Apesar de tudo isto, as decisões do Congresso nesta matéria foram claras e reforçaram a coesão da sociedade saharaui. A esperança continua posta na solução política que há-de permitir a realização de um referendo justo e credível.

Democracia interna

Pela primeira vez, houve dois candidatos à liderança da FPOLISARIO: o Secretário-geral cessante, Brahim Ghali, e um outro veterano, Bachir Mustafa Sayed. A campanha junto dos delegados e delegadas foi curta no tempo, mas aberta.

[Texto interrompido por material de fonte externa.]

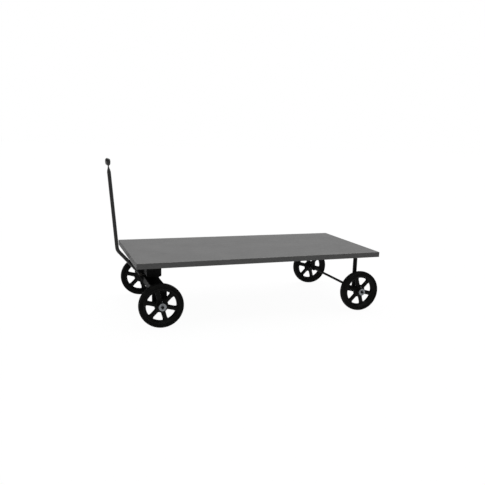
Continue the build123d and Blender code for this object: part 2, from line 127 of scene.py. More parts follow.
# where the deck's top edges have rubbed: a narrow band along them, broken up by a noise
def rubbedRim(tree, place, band, patch):
    low, high, middle = boxOf("deck_pan")
    parts = addNode(tree, "ShaderNodeSeparateXYZ", {0: place})
    beyond = []
    for axis, half in ((0, (high.x - low.x) / 2), (1, (high.y - low.y) / 2)):
        away = maths(tree, "ABSOLUTE", maths(tree, "SUBTRACT", parts.outputs[axis], middle[axis] * mm))
        beyond.append(maths(tree, "SUBTRACT", away, (half - band) * mm))
    nearest = maths(tree, "MAXIMUM", *beyond)
    rim = rangeOf(tree, nearest, 0.0, 1.0, 0.0, band * mm)
    height = rangeOf(tree, parts.outputs[2], 0.0, 1.0, (high.z - 2 * band) * mm, (high.z - band / 4) * mm)
    broken = rangeOf(tree, noiseAt(tree, place, patch, 5.0, 0.65), 0.0, 1.0, 0.5, 0.66)
    return maths(tree, "MULTIPLY", maths(tree, "MULTIPLY", rim, height), broken)


# fine dents and scratches on a flat that is loaded and dragged over, long along the deck
def dragMarks(tree, place, length, width):
    stretch = (width / length, 1, 1)
    stretched = addNode(tree, "ShaderNodeMapping", {"Vector": place, "Scale": stretch}).outputs[0]
    return rangeOf(tree, noiseAt(tree, stretched, width, 4.0, 0.6), 0.0, 1.0, 0.35, 0.7)


greyEnamelLook = {"deck": ("#4a4a4a", "#4f4f4f"), "tongue": ("#2b2b2b", "#303030"), "chip": "#747371",
                  "dust": "#555453", "orangePeel": 2.0, "cloud": 170, "scuff": 26, "rim": 2.5,
                  "dragLength": 260, "dragWidth": 9, "dragDepth": 0.25, "rough": (0.4, 0.52),
                  "bump": (0.12, 0.1)}


# Baked enamel on sheet steel: an even satin grey with orange peel, faint clouding, drag marks from
# loads and a broken pale line of bare steel along the deck's rubbed edges
def greyEnamel(name, tones, isDeck=False):
    look = greyEnamelLook
    material, tree, shader, place = newMaterial(name)
    cloud = rangeOf(tree, noiseAt(tree, place, look["cloud"], 4.0, 0.6), 0.0, 1.0)
    paint = mixColours(tree, cloud, *tones)
    scuffs = noiseAt(tree, place, look["scuff"], 6.0, 0.65)
    gloss = rangeOf(tree, scuffs, *look["rough"])
    if isDeck:
        drag = dragMarks(tree, place, look["dragLength"], look["dragWidth"])
        faint = maths(tree, "MULTIPLY", drag, look["dragDepth"])
        paint = mixColours(tree, faint, paint, look["dust"])
        worn = rubbedRim(tree, place, look["rim"], look["scuff"])
        paint = mixColours(tree, worn, paint, look["chip"])
        gloss = maths(tree, "ADD", gloss, faint)
    peel = noiseAt(tree, place, look["orangePeel"], 2.0)
    dress(tree, shader, paint, gloss, bumpFrom(tree, peel, *look["bump"]))
    shader.inputs["Specular IOR Level"].default_value = 0.22
    shader.inputs["IOR"].default_value = 1.5
    return material


blackEnamelLook = {"colour": "#090909", "dust": "#111111", "thin": "#1a1715", "orangePeel": 1.8, "cloud": 70,
                   "rough": (0.55, 0.7), "bump": (0.18, 0.12)}


# Black enamel brushed over welded steel: satin, a little dust, brown where the coat is thin
def blackEnamel():
    look = blackEnamelLook
    material, tree, shader, place = newMaterial("satin_black_enamel")
    cloud = rangeOf(tree, noiseAt(tree, place, look["cloud"], 5.0, 0.6), 0.0, 0.6)
    paint = mixColours(tree, cloud, look["colour"], look["dust"])
    brushed = rangeOf(tree, noiseAt(tree, place, look["cloud"] / 3, 6.0, 0.7), 0.0, 0.5, 0.58, 0.72)
    paint = mixColours(tree, brushed, paint, look["thin"])
    streak = noiseAt(tree, place, look["cloud"] / 4, 5.0, 0.6)
    peel = noiseAt(tree, place, look["orangePeel"], 2.0)
    dress(tree, shader, paint, rangeOf(tree, streak, *look["rough"]), bumpFrom(tree, peel, *look["bump"]))
    shader.inputs["Specular IOR Level"].default_value = 0.12
    shader.inputs["IOR"].default_value = 1.5
    return material


castIronLook = {"colour": "#080808", "high": "#141413", "sand": 1.4, "lumps": 14, "rough": (0.45, 0.62),
                "bump": (0.25, 0.5), "grain": (0.4, 0.25)}


# Sand-cast iron dipped in black enamel: the sand's grain shows through the paint
def castIron():
    look = castIronLook
    material, tree, shader, place = newMaterial("enamelled_sand_cast_iron")
    lumps = noiseAt(tree, place, look["lumps"], 5.0, 0.65)
    high = rangeOf(tree, lumps, 0.0, 1.0)
    paint = mixColours(tree, high, look["colour"], look["high"])
    sand = noiseAt(tree, place, look["sand"], 4.0, 0.7)
    coarse = bumpFrom(tree, lumps, *look["bump"])
    strength, depth = look["grain"]
    grain = addNode(tree, "ShaderNodeBump", {"Height": sand, "Strength": strength, "Distance": depth * mm,
                                             "Normal": coarse}).outputs["Normal"]
    dress(tree, shader, paint, rangeOf(tree, lumps, *look["rough"]), grain)
    shader.inputs["Specular IOR Level"].default_value = 0.08
    shader.inputs["IOR"].default_value = 1.5
    return material


rubberLook = {"colour": "#0e0e0e", "bloom": "#161615", "grit": 2.2, "bloomSize": 40, "rough": (0.6, 0.8),
              "bump": (0.25, 0.15)}


# Moulded black rubber: dull, with a grey bloom and floor grit pressed into it
def tyreRubber():
    look = rubberLook
    material, tree, shader, place = newMaterial("moulded_black_rubber")
    bloom = rangeOf(tree, noiseAt(tree, place, look["bloomSize"], 5.0, 0.6), 0.0, 1.0)
    paint = mixColours(tree, bloom, look["colour"], look["bloom"])
    grit = noiseAt(tree, place, look["grit"], 4.0, 0.6)
    dress(tree, shader, paint, rangeOf(tree, grit, *look["rough"]), bumpFrom(tree, grit, *look["bump"]))
    shader.inputs["Specular IOR Level"].default_value = 0.03
    shader.inputs["IOR"].default_value = 1.52
    return material


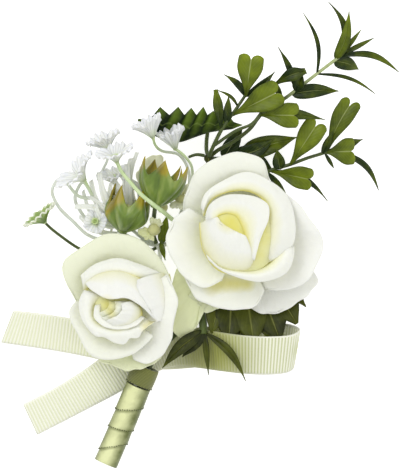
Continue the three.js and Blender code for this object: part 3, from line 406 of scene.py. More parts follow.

Os resultados foram anunciados no dia 20 de Janeiro: num total de 2.097 delegados/as, votaram 1.870, foram registados 54 votos nulos e Brahim Ghali foi reeleito com 69% dos votos (1253), ficando Bachir Mustafa Sayed com 31% (564).
A eleição para o Secretariado Nacional, órgão principal de decisão entre Congressos, foi também muito participada, tendo havido um grande número de candidaturas. No final, entre os seus 27 membros eleitos, estava Bachir Mustafa Sayed. Tendo havido durante os trabalhos repetidos apelos ao aumento do número de mulheres em posições de responsabilidade, foram eleitas para o Secretariado Nacional 6 mulheres, demonstrando um caminho percorrido, mas ainda a aprofundar.
De acordo com os Estatutos da FPOLISARIO, o Congresso dura em regra cinco dias, podendo ser prolongado. Foi o que aconteceu, dada a decisão de dar a todos os delegados e delegadas a oportunidade de usarem da palavra, se o desejassem. Perante o que estava em jogo, o debate foi intenso e o conclave, iniciado no dia 13, só terminou no domingo, 22.

Solidariedade internacional

O mesmo princípio de ouvir todos e todas aplicou-se aos membros das delegações estrangeiras que se dirigiram ao Congresso durante um dia e meio, nos dias 13 e 14. Cerca de 340 representantes de partidos políticos, de grupos interparlamentares e de organizações de solidariedade e da sociedade civil em geral, de muitos países de todos os continentes, com relevo para África e América Latina, foram protagonistas no início dos trabalhos. Especialmente aplaudidas foram as saudações dos representantes argelinos e mauritanos.
O sistema de tradução simultânea em três línguas (árabe, castelhano e inglês) e os excelentes e incansáveis tradutores saharauis facilitaram a comunicação entre a comunidade solidária e os congressistas. Este foi um elemento, entre muitos outros, demonstrativo da capacidade organizativa da FPOLISARIO que, em tempo de guerra, conseguiu preparar a recepção de perto de 3.000 pessoas (entre delegados, convidados e pessoal de apoio), assegurando transporte, alojamento, alimentação e segurança durante mais de uma semana. Num ambiente sem constrangimentos, adubado pela simpatia das famílias de acolhimento e de todos os responsáveis pelos vários serviços existentes.
Numa terra inóspita onde vivem há quase cinco décadas 173.600 refugiados (último número oficial disponível, Alto Comissariado para os Refugiados, 2017), separados das suas famílias que ficaram no território ocupado ou que estão na diáspora, na altura em que a ajuda humanitária indispensável à sua sobrevivência é cada vez mais difícil, num tempo em que se escolhe fazer a guerra para obter o reconhecimento do direito à autodeterminação e independência e a paz, a solidariedade internacional é muito valorizada.

A luta continua

Ao Congresso seguir-se-á a formação do novo governo da RASD, que terá a tarefa de transpor para a prática as decisões tomadas, enunciadas na Declaração Política final.
Ao regressar a El Aiun, uma parte do grupo de 40 delegados e delegadas que se deslocou do território ocupado para participar no Congresso foi recebida no aeroporto com agressões, insultos e ameaças.
«Temos uma visão de longo prazo, estamos preparados para aprofundar a resistência», disse numa conversa um jovem diplomata. «Não chegámos até aqui para pararmos!», titula o sítio SaharawisToday na sua página de entrada, onde também se encontra informação de base e a reportagem sobre o XVI Congresso.